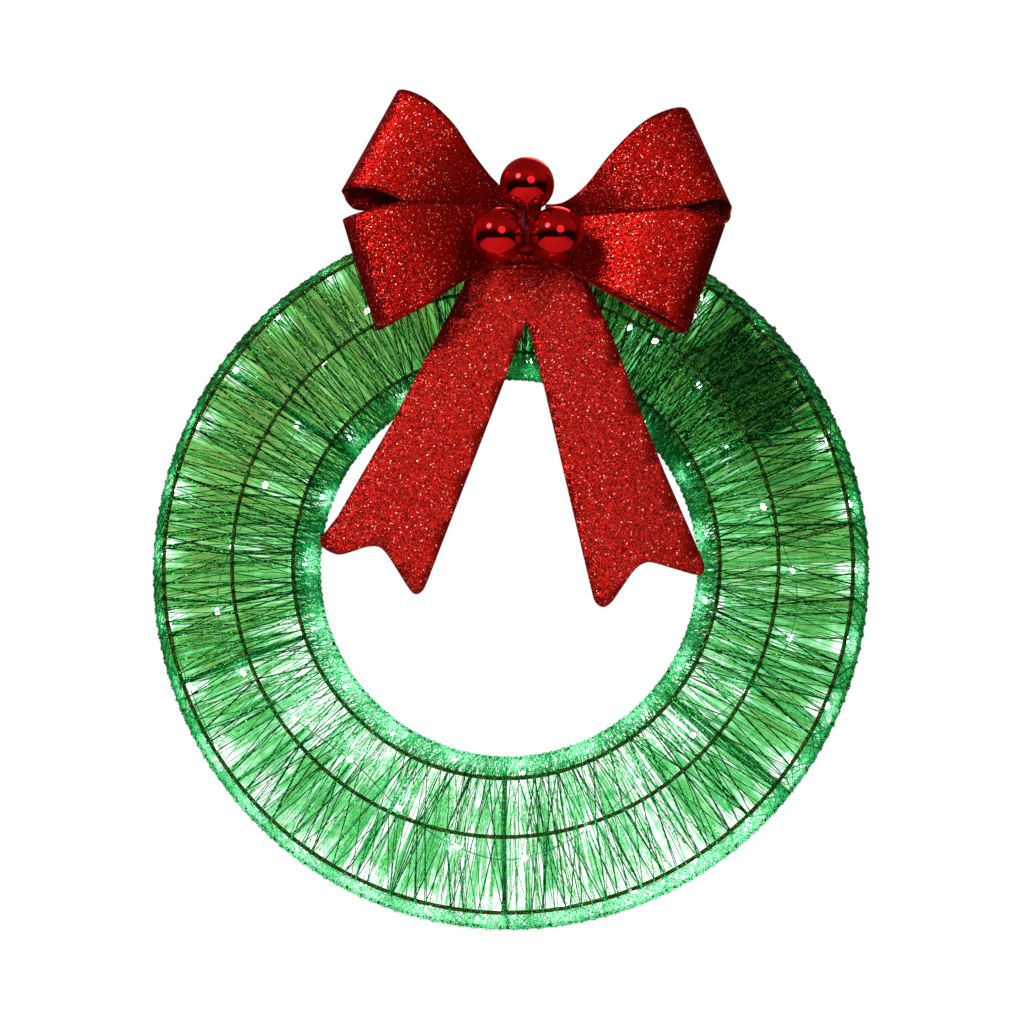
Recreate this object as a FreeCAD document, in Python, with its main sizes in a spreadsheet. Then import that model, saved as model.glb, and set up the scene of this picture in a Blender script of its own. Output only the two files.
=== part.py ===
"""Lighted wreath on a welded wire frame, in millimetres.

The wreath hangs flat on a door or wall and faces -Y. Five wire rings and six bent arches carry a
see-through winding of tinsel thread. A light string runs inside the winding, fed by a battery case
in the back. A glitter bow with two tails and three balls is wired to the front at the top.

Everything is drawn in the wreath's own plane first: x to the right, y up and z out of the front,
with the centre of the hole at the origin and the back rings at z = 0. FRONT turns that plane
upright and puts the hanging loop at the part's origin.
"""

import FreeCAD
import Part
import Sketcher
import math
import os
from FreeCAD import Placement, Rotation, Vector

DRIVING_SIZES = {
    # wire frame
    "ring_wire": 3.0,
    "hoop_wire": 2.8,
    "weld_bite": 0.3,
    "back_outer_radius": 272.0,
    "front_outer_radius": 258.5,
    "front_outer_depth": 35.0,
    "crown_radius": 202.0,
    "crown_depth": 60.0,
    "front_inner_radius": 160.0,
    "front_inner_depth": 37.0,
    "back_inner_radius": 146.0,
    # tinsel winding, as a thin skin round the frame
    "skin_gap": 0.1,
    "skin_thickness": 1.0,
    # hanging loop
    "hanger_wire": 1.6,
    "hanger_hole": 10.0,
    "hanger_height": 13.0,
    "collar_width": 5.0,
    # light string
    "string_wire": 0.8,
    "bead_diameter": 3.4,
    "bead_length": 5.4,
    "bead_count": 78,
    # battery case
    "case_radius": 230.0,
    "case_angle": 37.5,
    "case_length": 74.0,
    "case_width": 51.0,
    "case_front": 16.0,
    "case_rear": 7.0,
    "case_wall": 2.0,
    "cell_bay_length": 57.0,
    "partition": 1.5,
    "lip_thickness": 1.6,
    "groove_bite": 1.0,
    "cover_thickness": 2.0,
    "cover_play": 0.1,
    "cell_diameter": 14.2,
    "cell_length": 49.2,
    "cell_pitch": 15.4,
    "nub_diameter": 5.2,
    "nub_height": 1.2,
    "contact_thickness": 0.4,
    "spring_wire": 0.7,
    "board_thickness": 1.2,
    "board_depth": 6.0,
    "button_diameter": 7.0,
    "button_play": 0.1,
    "plunger_diameter": 3.2,
    "ear_thickness": 2.0,
    "tie_width": 2.5,
    "tie_thickness": 1.0,
    # bow, tails and balls
    "sheet_thickness": 0.8,
    "bow_x": 16.0,
    "bow_y": 240.0,
    "waist_height": 43.0,
    "waist_length": 28.0,
    "waist_depth": 64.4,
    "tab_thickness": 2.0,
    "lobe_nose": 26.0,
    "lobe_lift": 5.0,
    "lobe_bulge": 37.0,
    "tail_depth": 63.2,
    "ball_diameter": 40.0,
    "ball_wall": 1.0,
    "ball_spacing": 42.8,
    "ball_depth": 98.0,
    "ball_rise": 8.6,
    "ball_shift": 3.3,
    "cap_diameter": 9.0,
    "cap_height": 4.0,
    "stem_wire": 1.0,
    "tie_wire": 2.0,
}

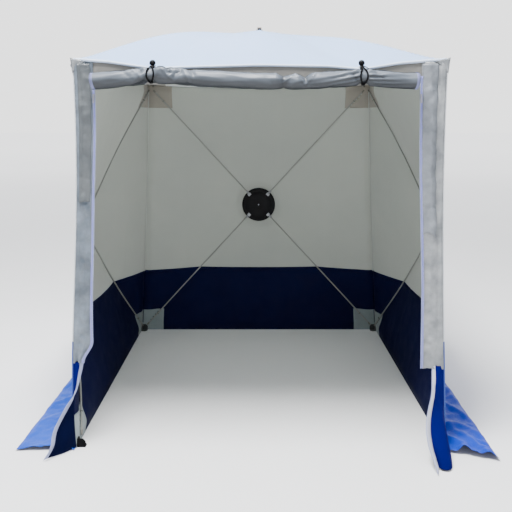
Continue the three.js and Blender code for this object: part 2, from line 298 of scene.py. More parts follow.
def tex_uv(nt, scale, seed=0.0):
    tc = nt.nodes.new("ShaderNodeTexCoord")
    mp = nt.nodes.new("ShaderNodeMapping")
    mp.inputs["Scale"].default_value = scale if hasattr(scale, "__len__") else (scale, scale, scale)
    mp.inputs["Location"].default_value = (seed, seed * 0.7, 0)
    nt.links.new(tc.outputs["UV"], mp.inputs["Vector"])
    return mp.outputs["Vector"]


def tex_object(nt, scale):
    tc = nt.nodes.new("ShaderNodeTexCoord")
    mp = nt.nodes.new("ShaderNodeMapping")
    mp.inputs["Scale"].default_value = (scale, scale, scale)
    nt.links.new(tc.outputs["Object"], mp.inputs["Vector"])
    return mp.outputs["Vector"]


def noise_tex(nt, vec, scale, detail=3.0, rough=0.55, distortion=0.0):
    n = nt.nodes.new("ShaderNodeTexNoise")
    n.inputs["Scale"].default_value = scale
    n.inputs["Detail"].default_value = detail
    n.inputs["Roughness"].default_value = rough
    n.inputs["Distortion"].default_value = distortion
    nt.links.new(vec, n.inputs["Vector"])
    return n.outputs["Fac"]


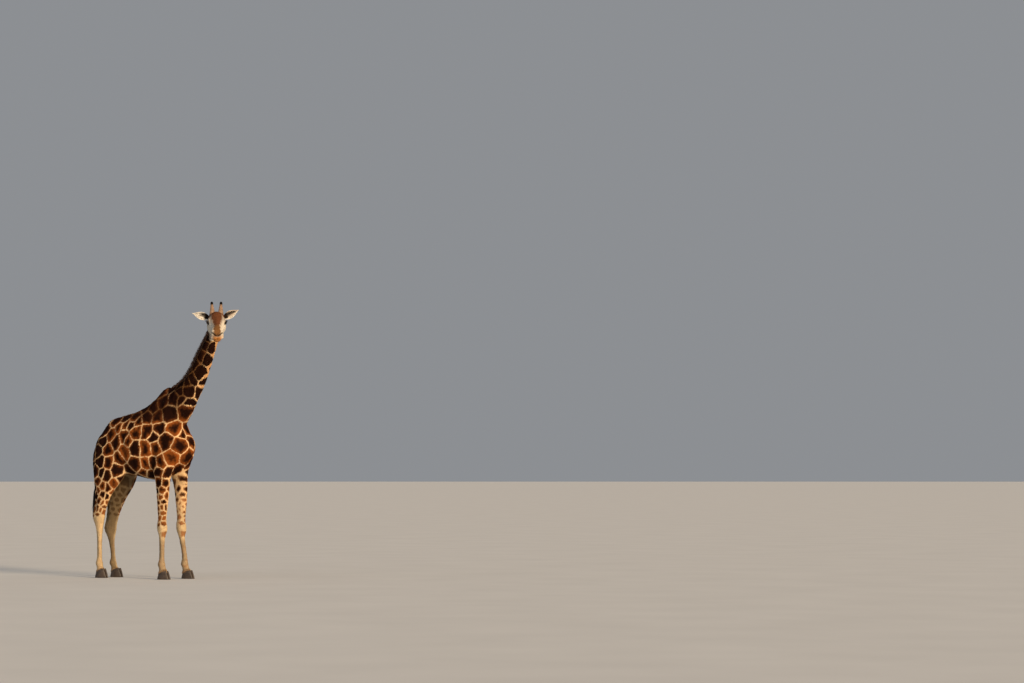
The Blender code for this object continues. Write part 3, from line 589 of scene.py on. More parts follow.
def flesh_lofts():
    """Every fleshy form, each closed, overlapping its neighbours."""
    head = carried(barrel(HEAD))
    orbits = [ball(ORBIT_AT * (1, sign, 1), ORBIT_RADII) for sign in SIDES.values()]
    on_head = [(from_head(p), f) for p, f in [head, *orbits]]
    bodies = [carried(barrel(TRUNK)), carried(neck_form()), carried(tail_form())]
    legs = [carried(leg_form(name)) for name in POSES]
    return [(p, outward(p, f)) for p, f in [*bodies, *on_head, *legs]]


# ---------------------------------------------------------------- skin
def near_eye(head):
    """How far each point is from the middle of the nearer eye, in the head's frame."""
    return np.minimum(*(np.linalg.norm(head - EYE_AT * (1, s, 1), axis=1) for s in SIDES.values()))


def near_slits(head, laid=False):
    """How far each point is from the nearest nostril or
    the line of the mouth, laid on those points or not."""
    best = np.full(len(head), 9.0)
    for path, _, height in HEAD_FORMS:
        if height <= -0.01 and len(path) > 2:
            for sign in SIDES.values():
                slit = mirrored(path, sign)
                best = np.minimum(best, path_distance(head, on_skin(head, slit) if laid else slit))
    return best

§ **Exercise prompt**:
Reproduce the data, keeping every line exactly the same.

§ **Answer for this exercise**:
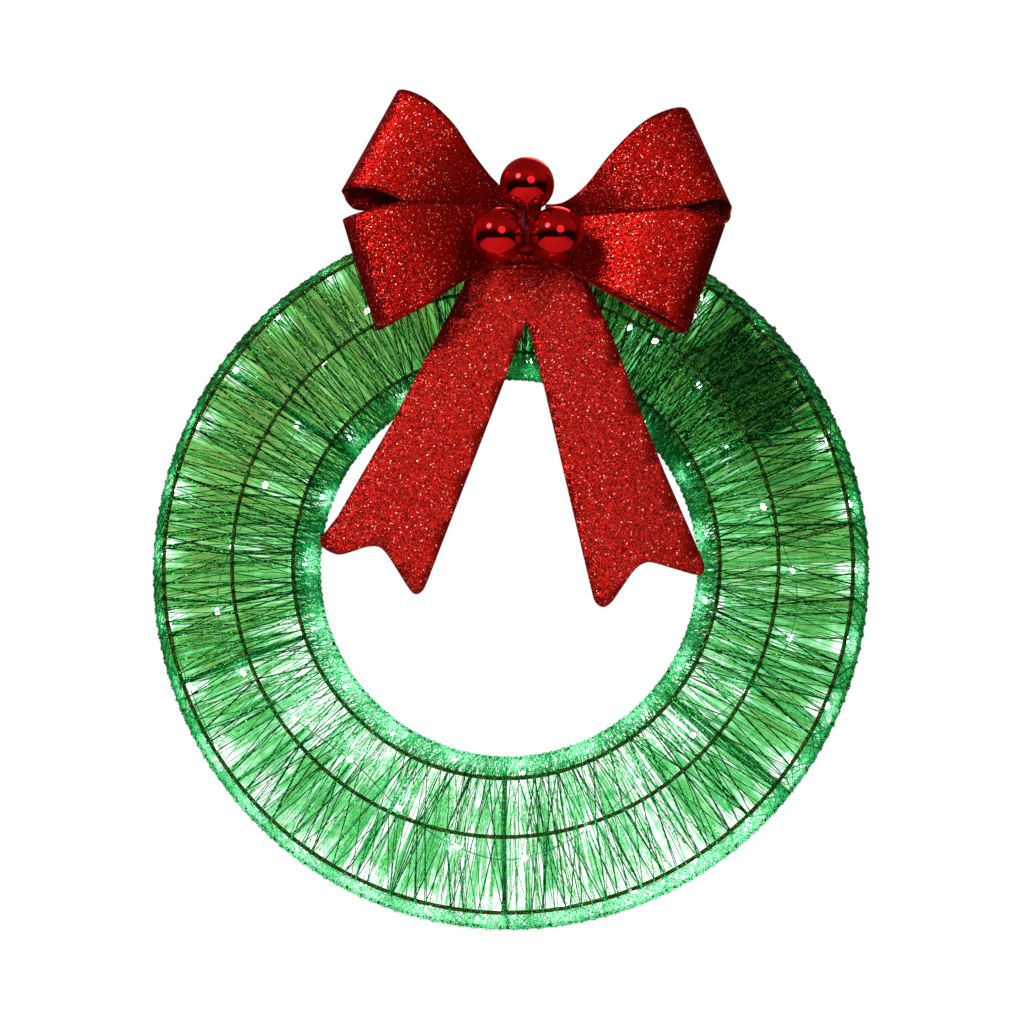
Recreate this object as a FreeCAD document, in Python, with its main sizes in a spreadsheet. Then import that model, saved as model.glb, and set up the scene of this picture in a Blender script of its own. Output only the two files.
=== part.py ===
"""Lighted wreath on a welded wire frame, in millimetres.

The wreath hangs flat on a door or wall and faces -Y. Five wire rings and six bent arches carry a
see-through winding of tinsel thread. A light string runs inside the winding, fed by a battery case
in the back. A glitter bow with two tails and three balls is wired to the front at the top.

Everything is drawn in the wreath's own plane first: x to the right, y up and z out of the front,
with the centre of the hole at the origin and the back rings at z = 0. FRONT turns that plane
upright and puts the hanging loop at the part's origin.
"""

import FreeCAD
import Part
import Sketcher
import math
import os
from FreeCAD import Placement, Rotation, Vector

DRIVING_SIZES = {
    # wire frame
    "ring_wire": 3.0,
    "hoop_wire": 2.8,
    "weld_bite": 0.3,
    "back_outer_radius": 272.0,
    "front_outer_radius": 258.5,
    "front_outer_depth": 35.0,
    "crown_radius": 202.0,
    "crown_depth": 60.0,
    "front_inner_radius": 160.0,
    "front_inner_depth": 37.0,
    "back_inner_radius": 146.0,
    # tinsel winding, as a thin skin round the frame
    "skin_gap": 0.1,
    "skin_thickness": 1.0,
    # hanging loop
    "hanger_wire": 1.6,
    "hanger_hole": 10.0,
    "hanger_height": 13.0,
    "collar_width": 5.0,
    # light string
    "string_wire": 0.8,
    "bead_diameter": 3.4,
    "bead_length": 5.4,
    "bead_count": 78,
    # battery case
    "case_radius": 230.0,
    "case_angle": 37.5,
    "case_length": 74.0,
    "case_width": 51.0,
    "case_front": 16.0,
    "case_rear": 7.0,
    "case_wall": 2.0,
    "cell_bay_length": 57.0,
    "partition": 1.5,
    "lip_thickness": 1.6,
    "groove_bite": 1.0,
    "cover_thickness": 2.0,
    "cover_play": 0.1,
    "cell_diameter": 14.2,
    "cell_length": 49.2,
    "cell_pitch": 15.4,
    "nub_diameter": 5.2,
    "nub_height": 1.2,
    "contact_thickness": 0.4,
    "spring_wire": 0.7,
    "board_thickness": 1.2,
    "board_depth": 6.0,
    "button_diameter": 7.0,
    "button_play": 0.1,
    "plunger_diameter": 3.2,
    "ear_thickness": 2.0,
    "tie_width": 2.5,
    "tie_thickness": 1.0,
    # bow, tails and balls
    "sheet_thickness": 0.8,
    "bow_x": 16.0,
    "bow_y": 240.0,
    "waist_height": 43.0,
    "waist_length": 28.0,
    "waist_depth": 64.4,
    "tab_thickness": 2.0,
    "lobe_nose": 26.0,
    "lobe_lift": 5.0,
    "lobe_bulge": 37.0,
    "tail_depth": 63.2,
    "ball_diameter": 40.0,
    "ball_wall": 1.0,
    "ball_spacing": 42.8,
    "ball_depth": 98.0,
    "ball_rise": 8.6,
    "ball_shift": 3.3,
    "cap_diameter": 9.0,
    "cap_height": 4.0,
    "stem_wire": 1.0,
    "tie_wire": 2.0,
}

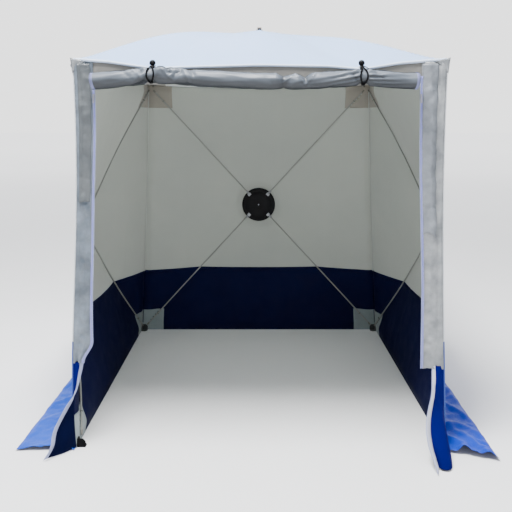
Continue the three.js and Blender code for this object: part 2, from line 298 of scene.py. More parts follow.
def tex_uv(nt, scale, seed=0.0):
    tc = nt.nodes.new("ShaderNodeTexCoord")
    mp = nt.nodes.new("ShaderNodeMapping")
    mp.inputs["Scale"].default_value = scale if hasattr(scale, "__len__") else (scale, scale, scale)
    mp.inputs["Location"].default_value = (seed, seed * 0.7, 0)
    nt.links.new(tc.outputs["UV"], mp.inputs["Vector"])
    return mp.outputs["Vector"]


def tex_object(nt, scale):
    tc = nt.nodes.new("ShaderNodeTexCoord")
    mp = nt.nodes.new("ShaderNodeMapping")
    mp.inputs["Scale"].default_value = (scale, scale, scale)
    nt.links.new(tc.outputs["Object"], mp.inputs["Vector"])
    return mp.outputs["Vector"]


def noise_tex(nt, vec, scale, detail=3.0, rough=0.55, distortion=0.0):
    n = nt.nodes.new("ShaderNodeTexNoise")
    n.inputs["Scale"].default_value = scale
    n.inputs["Detail"].default_value = detail
    n.inputs["Roughness"].default_value = rough
    n.inputs["Distortion"].default_value = distortion
    nt.links.new(vec, n.inputs["Vector"])
    return n.outputs["Fac"]


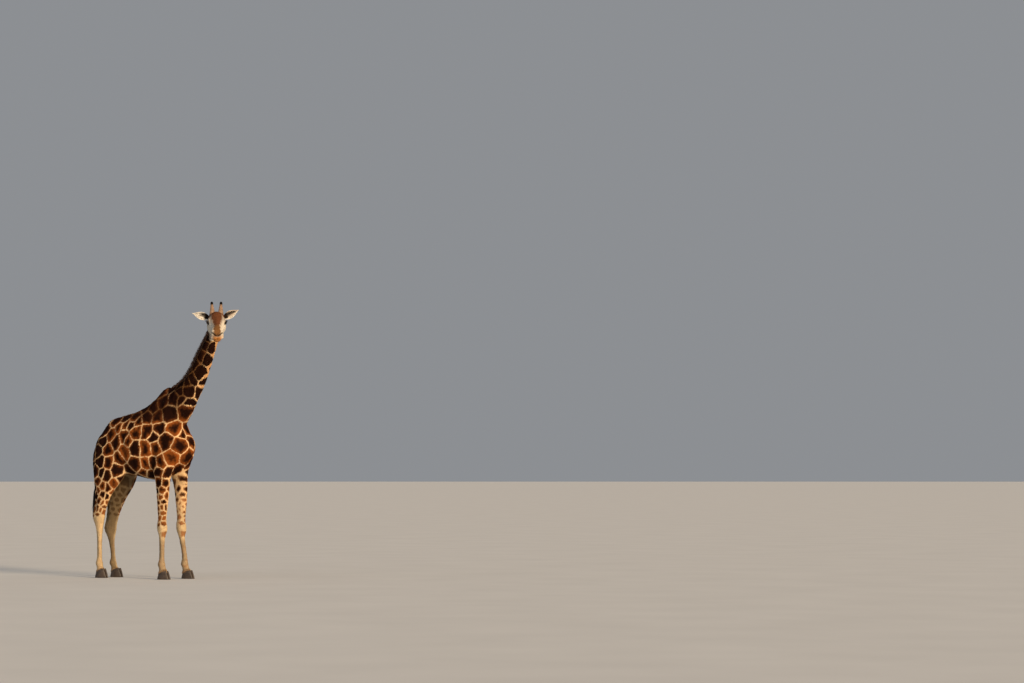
The Blender code for this object continues. Write part 3, from line 589 of scene.py on. More parts follow.
def flesh_lofts():
    """Every fleshy form, each closed, overlapping its neighbours."""
    head = carried(barrel(HEAD))
    orbits = [ball(ORBIT_AT * (1, sign, 1), ORBIT_RADII) for sign in SIDES.values()]
    on_head = [(from_head(p), f) for p, f in [head, *orbits]]
    bodies = [carried(barrel(TRUNK)), carried(neck_form()), carried(tail_form())]
    legs = [carried(leg_form(name)) for name in POSES]
    return [(p, outward(p, f)) for p, f in [*bodies, *on_head, *legs]]


# ---------------------------------------------------------------- skin
def near_eye(head):
    """How far each point is from the middle of the nearer eye, in the head's frame."""
    return np.minimum(*(np.linalg.norm(head - EYE_AT * (1, s, 1), axis=1) for s in SIDES.values()))


def near_slits(head, laid=False):
    """How far each point is from the nearest nostril or
    the line of the mouth, laid on those points or not."""
    best = np.full(len(head), 9.0)
    for path, _, height in HEAD_FORMS:
        if height <= -0.01 and len(path) > 2:
            for sign in SIDES.values():
                slit = mirrored(path, sign)
                best = np.minimum(best, path_distance(head, on_skin(head, slit) if laid else slit))
    return best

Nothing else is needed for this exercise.